Há palavras que nos libertam e há palavras que nos condenam
Artigo por Andreia Galvão, ativista climática e estudantil, estudante de Ciências da Comunicação.
Já tudo é tudo. A perfeição dos
deuses digere o próprio estômago.
O rio da morte corre para a nascente.
O que é feito das palavras senão as palavras?
O que é feito de nós senão
as palavras que nos fazem
Todas as coisas são perfeitas de
Nós até ao infinito, somos pois divinos.
Já não é possível dizer mais nada
mas também não é possível ficar calado.
Eis o verdadeiro rosto do poema.
Assim seja feito a mais e a menos.
–Manuel António Pina
Quando pensamos em violência, é frequente que nos levemos a pensar na violência explícita, aquela que vemos. A violência da guerra, da desigualdade, da bomba atómica. Mas há uma universalidade inerente em todas as expressões de violência, a embrionária face mais visível – a sua lógica. No livro “Violence”, Slavoj Zizek considera a violência subjetiva somente a dimensão mais observável de um triângulo constituído também pela violência sistémica (o resultado do funcionamento suave das nossas organizações político-sociais) e a violência simbólica, nas quais a língua se constitui como um mecanismo para reproduzir e naturalizar relações de dominação, impondo sempre um universo de significado.
No entanto, na cultura popular o discurso é muitas vezes apresentado como antagónico à ideia de violência física, que é entendida como a verdadeira demarcação de lugares. “A falar é que a gente se entende” remete para a diferença da espécie humana das restantes por nos caracterizarmos como seres falantes. Escolher o diálogo é, assim, vislumbrado como escolher a alternativa à luta e à violência.
Certos filósofos, como Hegel, declaravam que, de certo modo, a linguagem tinha de ser inerentemente violenta. A linguagem seria sempre redutora, sempre simplificando outras características do objeto a qual se refere. Este fator é particularmente importante quando entendemos que, se a linguagem se insere como violência simbólica num quadro estrutural já cria disparidades sobre o direito de reduzir, o direito de, inclusive, nomear.

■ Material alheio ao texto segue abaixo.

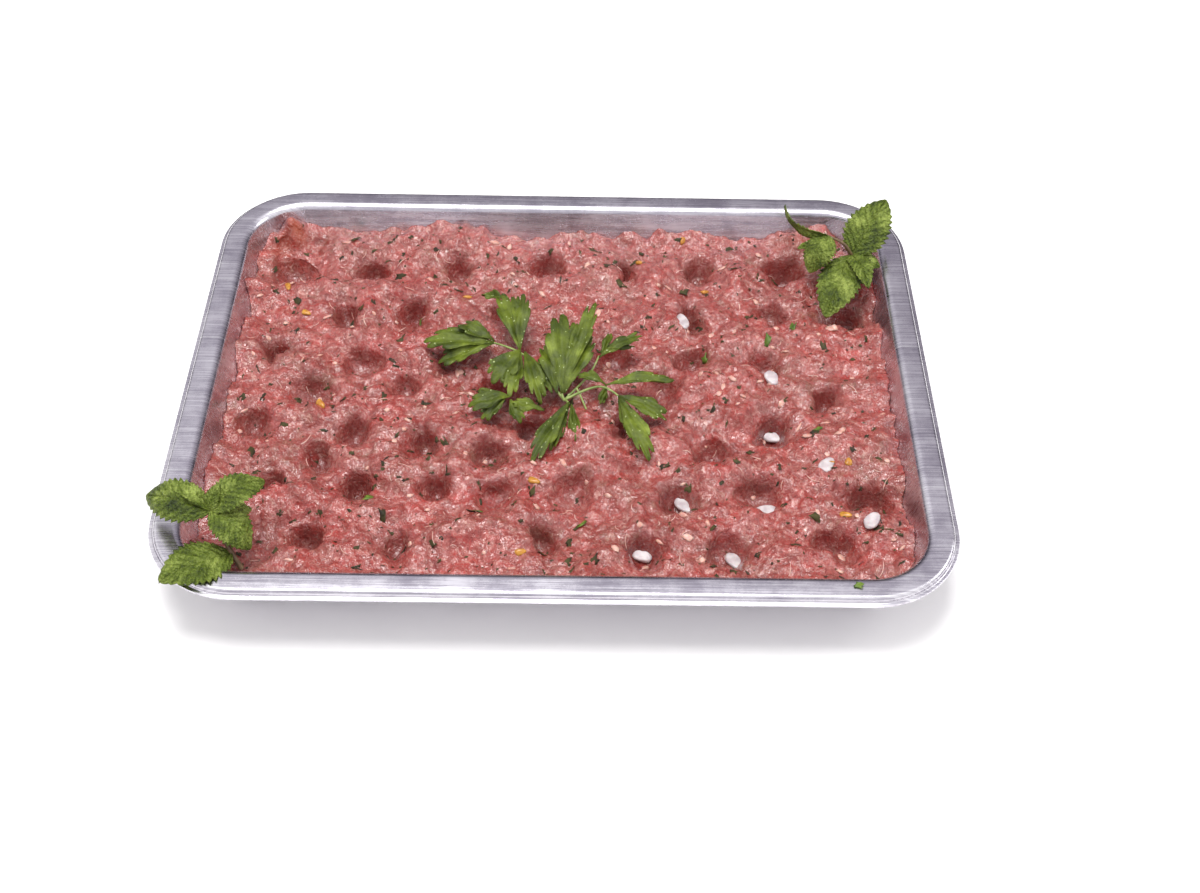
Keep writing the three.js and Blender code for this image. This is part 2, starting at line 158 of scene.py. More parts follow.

Olhemos, por exemplo, para o passado colonial, para quando os colonizadores Ingleses, Franceses, Espanhóis ou Portugueses, chegavam a um local e imediatamente se apressavam a dar nomes ao que encontravam, de modo a poder reduzir a diferença a uma peça encaixável no seu universo de significados. Estabelece-se assim um poder entre quem pode enclausurar alguém no seu discurso, e quem observa nessa violência um presságio doutro género de violência.
O campo lexical usado nesta altura não se reduzia a sons codificados, mas determinava espaços sociais, definia tempos de vida, liberdades, presenças, ausências, dizia quem importava e quem não, quem era bruxa e quem era escravo .
Este entendimento é observável em qualquer protesto político: contesta-se também a linguagem como quadro vigente de um contexto repressivo. Quando o movimento antirracista contesta a temporalidade estática da utilização de escravo e a transporta para o campo do que é temporário, da pessoa que foi escravizada, está a reconhecer que a linguagem pode carregar violência, que as palavras impelem alguma espécie de consequência traduzível na realidade material.
A palavra como um campo de possibilidades
Adorno, filósofo alemão do século XX, declarou que, depois de Auschwitz, a poesia já não era possível, que o mundo na qual as palavras se arrastavam em sonoridades e ritmos deliciosos teria de ter sido aniquilado pela frieza dos horrores de guerra, da violência objetiva. O mundo ficaria reduzido à prosa seca, formal, descritiva. Mas o mundo não deixou de jorrar a música do fado, a beleza dos versos.
Talvez não haja campo tão maleável a repensar a realidade do mundo que nos envolve, através da contestação dos termos utilizados, do que está inscrito na normalidade social, desnaturalizando a violência, promovendo outra lógica para agregar as palavras. Lewis Carrol tê-lo-à resumido melhor que ninguém “Não existe melhor arma do que a imaginação na luta contra a realidade”.